Reading from the margins, from those places of powerlessness and need, is almost always far more accurate and insightful than reading from the center. The center can afford to ignore the margins; the reverse is rarely true. An oppressed group needs to know its oppressors, in order to be able to predict their behaviour and avoid their wrath; it’s a matter of simple survival. This is why women know more about men than vice versa – and especially abused women about abusive men; why Black and Indigenous people know more about white people than vice versa; why LGBTQ+ folks have figured out what makes the cishets tick, while the dominant group frequently remains in ignorance. And in our fallen human power dynamics, this knowledge gap is just another thing contributing to the failure of imperfect human justice.
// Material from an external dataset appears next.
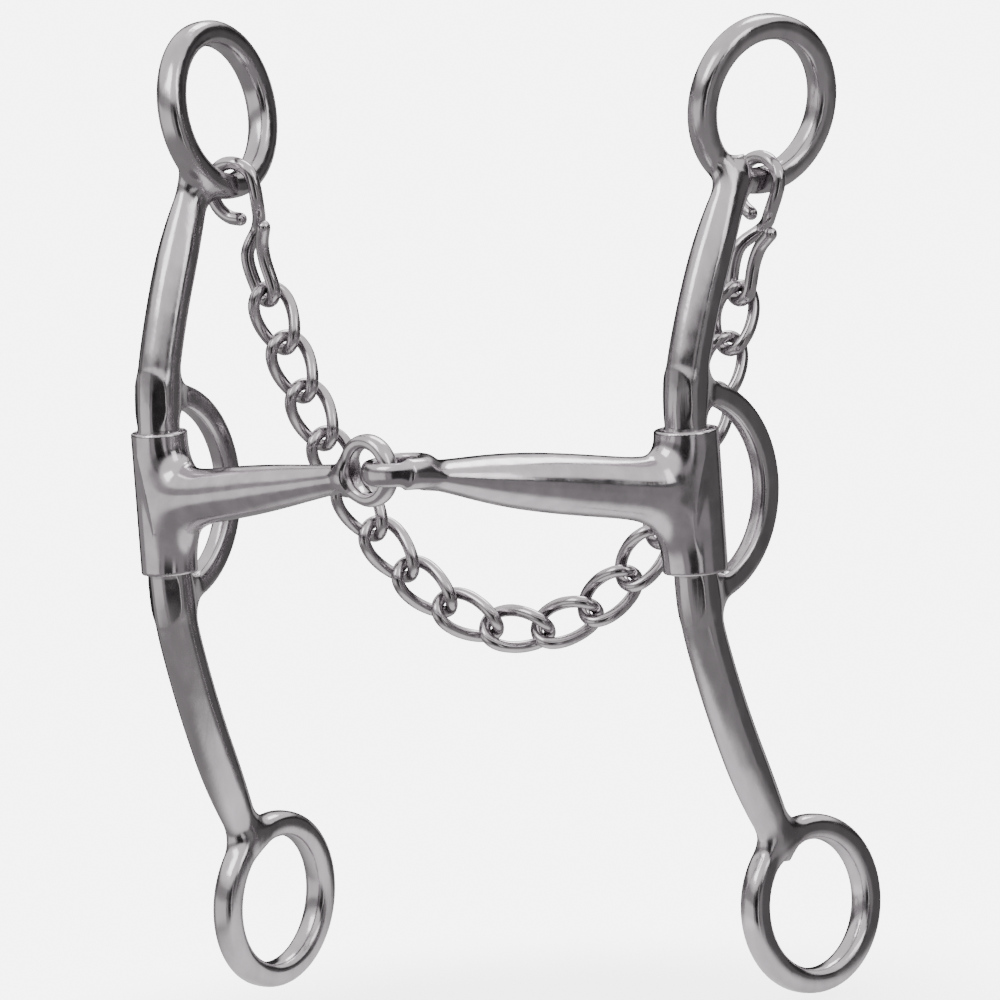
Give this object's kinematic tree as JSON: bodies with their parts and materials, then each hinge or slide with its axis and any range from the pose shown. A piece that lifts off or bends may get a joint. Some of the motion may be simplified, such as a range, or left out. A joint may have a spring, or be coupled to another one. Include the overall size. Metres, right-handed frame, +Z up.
{
  "type": "curb bit",
  "caption": "Loose-shank curb bit with jointed mouthpiece, swivelling cheeks with purchase, snaffle and rein rings, curb hooks and twisted-link curb chain.",
  "frame": {"origin": "centre joint of the mouthpiece, on its fold axis", "axes": "+Z up along the cheek sleeves, +X from the left cheek to the right cheek, +Y back toward the curb chain"},
  "size_m": [0.1489, 0.09, 0.2124],
  "materials": {
    "cheek_steel": "polished cast stainless steel",
    "mouth_steel": "polished stainless steel",
    "hook_steel": "polished wire",
    "chain_steel": "polished wire, a little duller"
  },
  "bodies": {
    "mouth_left": {"mouth_left": "mouth_steel"},
    "mouth_right": {"mouth_right": "mouth_steel"},
    "cheek_left": {"cheek_left": "cheek_steel"},
    "cheek_right": {"cheek_right": "cheek_steel"},
    "curb_hook_left": {"curb_hook_left": "hook_steel"},
    "curb_hook_right": {"curb_hook_right": "hook_steel"},
    "chain_link_01": {"chain_link_01": "chain_steel"},
    "chain_link_02": {"chain_link_02": "chain_steel"},
    "chain_link_03": {"chain_link_03": "chain_steel"},
    "chain_link_04": {"chain_link_04": "chain_steel"},
    "chain_link_05": {"chain_link_05": "chain_steel"},
    "chain_link_06": {"chain_link_06": "chain_steel"},
    "chain_link_07": {"chain_link_07": "chain_steel"},
    "chain_link_08": {"chain_link_08": "chain_steel"},
    "chain_link_09": {"chain_link_09": "chain_steel"},
    "chain_link_10": {"chain_link_10": "chain_steel"},
    "chain_link_11": {"chain_link_11": "chain_steel"},
    "chain_link_12": {"chain_link_12": "chain_steel"},
    "chain_link_13": {"chain_link_13": "chain_steel"},
    "chain_link_14": {"chain_link_14": "chain_steel"},
    "chain_link_15": {"chain_link_15": "chain_steel"},
    "chain_link_16": {"chain_link_16": "chain_steel"},
    "chain_link_17": {"chain_link_17": "chain_steel"}
  },
  "joints": [
    {"name": "mouth_fold", "type": "hinge", "parent": "mouth_left", "child": "mouth_right", "pos_m": [0, 0, 0], "axis": [0, 0, 1], "range_deg": [-18, 12]},
    {"name": "cheek_left_swivel", "type": "hinge", "parent": "mouth_left", "child": "cheek_left", "pos_m": [-0.05547, 0.04104, -0.01], "axis": [0, 0, 1], "range_deg": [-12, 12]},
    {"name": "cheek_right_swivel", "type": "hinge", "parent": "mouth_right", "child": "cheek_right", "pos_m": [0.05547, 0.04104, -0.0148], "axis": [0, 0, 1], "range_deg": [-12, 12]},
    {"name": "curb_hook_left_swing", "type": "hinge", "parent": "cheek_left", "child": "curb_hook_left", "pos_m": [-0.04057, 0.06498, 0.05316], "axis": [-0.0053, -1, 0], "range_deg": [-3, 3]},
    {"name": "chain_link_01_swing", "type": "hinge", "parent": "curb_hook_left", "child": "chain_link_01", "pos_m": [-0.03495, 0.06495, 0.02983], "axis": [-0.0053, -1, 0], "range_deg": [-4, 4]},
    {"name": "chain_link_02_swing", "type": "hinge", "parent": "chain_link_01", "child": "chain_link_02", "pos_m": [-0.03207, 0.06494, 0.01921], "axis": [-0.0053, -1, 0], "range_deg": [-4, 4]},
    {"name": "chain_link_03_swing", "type": "hinge", "parent": "chain_link_02", "child": "chain_link_03", "pos_m": [-0.02884, 0.06492, 0.0087], "axis": [-0.0053, -1, 0], "range_deg": [-5, 5]},
    {"name": "chain_link_04_swing", "type": "hinge", "parent": "chain_link_03", "child": "chain_link_04", "pos_m": [-0.02514, 0.0649, -0.00166], "axis": [-0.0053, -1, 0], "range_deg": [-5, 5]},
    {"name": "chain_link_05_swing", "type": "hinge", "parent": "chain_link_04", "child": "chain_link_05", "pos_m": [-0.02083, 0.06488, -0.01178], "axis": [-0.0053, -1, 0], "range_deg": [-5, 5]},
    {"name": "chain_link_06_swing", "type": "hinge", "parent": "chain_link_05", "child": "chain_link_06", "pos_m": [-0.0157, 0.06485, -0.02151], "axis": [-0.0053, -1, 0], "range_deg": [-5, 5]},
    {"name": "chain_link_07_swing", "type": "hinge", "parent": "chain_link_06", "child": "chain_link_07", "pos_m": [-0.00945, 0.06482, -0.03057], "axis": [-0.0053, -1, 0], "range_deg": [-4, 4]},
    {"name": "chain_link_08_swing", "type": "hinge", "parent": "chain_link_07", "child": "chain_link_08", "pos_m": [-0.00167, 0.06477, -0.03834], "axis": [-0.0053, -1, 0], "range_deg": [-6, 6]},
    {"name": "chain_link_09_swing", "type": "hinge", "parent": "chain_link_08", "child": "chain_link_09", "pos_m": [0.00796, 0.06472, -0.04364], "axis": [-0.0053, -1, 0], "range_deg": [-13, 13]},
    {"name": "curb_hook_right_swing", "type": "hinge", "parent": "cheek_right", "child": "curb_hook_right", "pos_m": [0.07128, 0.06439, 0.04836], "axis": [-0.0053, -1, 0], "range_deg": [-8, 8]},
    {"name": "chain_link_17_swing", "type": "hinge", "parent": "curb_hook_right", "child": "chain_link_17", "pos_m": [0.06538, 0.06442, 0.0251], "axis": [-0.0053, -1, 0], "range_deg": [-5, 5]},
    {"name": "chain_link_16_swing", "type": "hinge", "parent": "chain_link_17", "child": "chain_link_16", "pos_m": [0.06236, 0.06443, 0.01452], "axis": [-0.0053, -1, 0], "range_deg": [-5, 5]},
    {"name": "chain_link_15_swing", "type": "hinge", "parent": "chain_link_16", "child": "chain_link_15", "pos_m": [0.05893, 0.06445, 0.00407], "axis": [-0.0053, -1, 0], "range_deg": [-5, 5]},
    {"name": "chain_link_14_swing", "type": "hinge", "parent": "chain_link_15", "child": "chain_link_14", "pos_m": [0.05498, 0.06447, -0.0062], "axis": [-0.0053, -1, 0], "range_deg": [-5, 5]},
    {"name": "chain_link_13_swing", "type": "hinge", "parent": "chain_link_14", "child": "chain_link_13", "pos_m": [0.05034, 0.0645, -0.01617], "axis": [-0.0053, -1, 0], "range_deg": [-6, 6]},
    {"name": "chain_link_12_swing", "type": "hinge", "parent": "chain_link_13", "child": "chain_link_12", "pos_m": [0.04476, 0.06453, -0.02565], "axis": [-0.0053, -1, 0], "range_deg": [-6, 6]},
    {"name": "chain_link_11_swing", "type": "hinge", "parent": "chain_link_12", "child": "chain_link_11", "pos_m": [0.03788, 0.06456, -0.03424], "axis": [-0.0053, -1, 0], "range_deg": [-5, 5]},
    {"name": "chain_link_10_swing", "type": "hinge", "parent": "chain_link_11", "child": "chain_link_10", "pos_m": [0.02929, 0.06461, -0.0411], "axis": [-0.0053, -1, 0], "range_deg": [-5, 5]}
  ],
  "couplings": [
    {"joint": "cheek_left_swivel", "follows": "mouth_fold", "ratio": 0.5},
    {"joint": "cheek_right_swivel", "follows": "mouth_fold", "ratio": -0.5},
    {"joint": "curb_hook_left_swing", "follows": "mouth_fold", "ratio": 0.049904},
    {"joint": "chain_link_01_swing", "follows": "mouth_fold", "ratio": -0.10197},
    {"joint": "chain_link_02_swing", "follows": "mouth_fold", "ratio": -0.10904},
    {"joint": "chain_link_03_swing", "follows": "mouth_fold", "ratio": -0.11744},
    {"joint": "chain_link_04_swing", "follows": "mouth_fold", "ratio": -0.12643},
    {"joint": "chain_link_05_swing", "follows": "mouth_fold", "ratio": -0.13257},
    {"joint": "chain_link_06_swing", "follows": "mouth_fold", "ratio": -0.12325},
    {"joint": "chain_link_07_swing", "follows": "mouth_fold", "ratio": -0.056981},
    {"joint": "chain_link_08_swing", "follows": "mouth_fold", "ratio": 0.17074},
    {"joint": "chain_link_09_swing", "follows": "mouth_fold", "ratio": 0.58754},
    {"joint": "curb_hook_right_swing", "follows": "mouth_fold", "ratio": -0.27941},
    {"joint": "chain_link_17_swing", "follows": "mouth_fold", "ratio": 0.11604},
    {"joint": "chain_link_16_swing", "follows": "mouth_fold", "ratio": 0.12835},
    {"joint": "chain_link_15_swing", "follows": "mouth_fold", "ratio": 0.14463},
    {"joint": "chain_link_14_swing", "follows": "mouth_fold", "ratio": 0.1656},
    {"joint": "chain_link_13_swing", "follows": "mouth_fold", "ratio": 0.18943},
    {"joint": "chain_link_12_swing", "follows": "mouth_fold", "ratio": 0.2022},
    {"joint": "chain_link_11_swing", "follows": "mouth_fold", "ratio": 0.14373},
    {"joint": "chain_link_10_swing", "follows": "mouth_fold", "ratio": -0.14481}
  ]
}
But Christ, by becoming human, has collapsed the gap. Christ the King is both the almighty God Incarnate and the poor, hungry, homeless person sitting in the ER or in prison. The centre has, once and for all, moved to the margins in order to understand what the world looks like from that vantage point, so as to be able to judge rightly on behalf of those who are most in need of justice. “Truly I tell you, just as you did it to one of the least of these who are members of my family, you did it to me.” In the mouth of the Incarnate God, these words are not a pious platitude, but a cosmic fact. God judges on behalf of the needy not just because God knows all and sees all, but because God’s own self has been there with them, hungry, helpless, and at the mercy of the powers that be.
To return to where we started – imagine the Royal Family kicked out of Buckingham Palace and forced to live on a housing estate in the Midlands. (This is actually the plot of Sue Townsend’s hilarious novel The Queen and I.) One imagines that they might rapidly learn some basic facts about what life is like for the vast majority of their subjects who are do not live behind high walls of wealth, privilege and protocol, and perhaps become a bit more sympathetic than they are in the current season of The Crown.
But the real question, of course, is, what do we do with this story? I mean, if you feed the hungry and help the homeless because you’re afraid of God’s judgment if you don’t, that’s better than nothing, I suppose. But I strongly suspect that the God who told the sheep and the goats that “you did” – or “did not” – “do it to me” would prefer that, rather than just being scared straight, you too learn to see God’s judgment from the point of view of those who most need it on their behalf, and cry out for God’s justice to be done when human justice fails.
“I will seek the lost,” says God through the prophet Ezekiel, “and I will bring back the strayed, and I will bind up the injured, and I will strengthen the weak, but the fat and the strong I will destroy. I will feed them with justice.”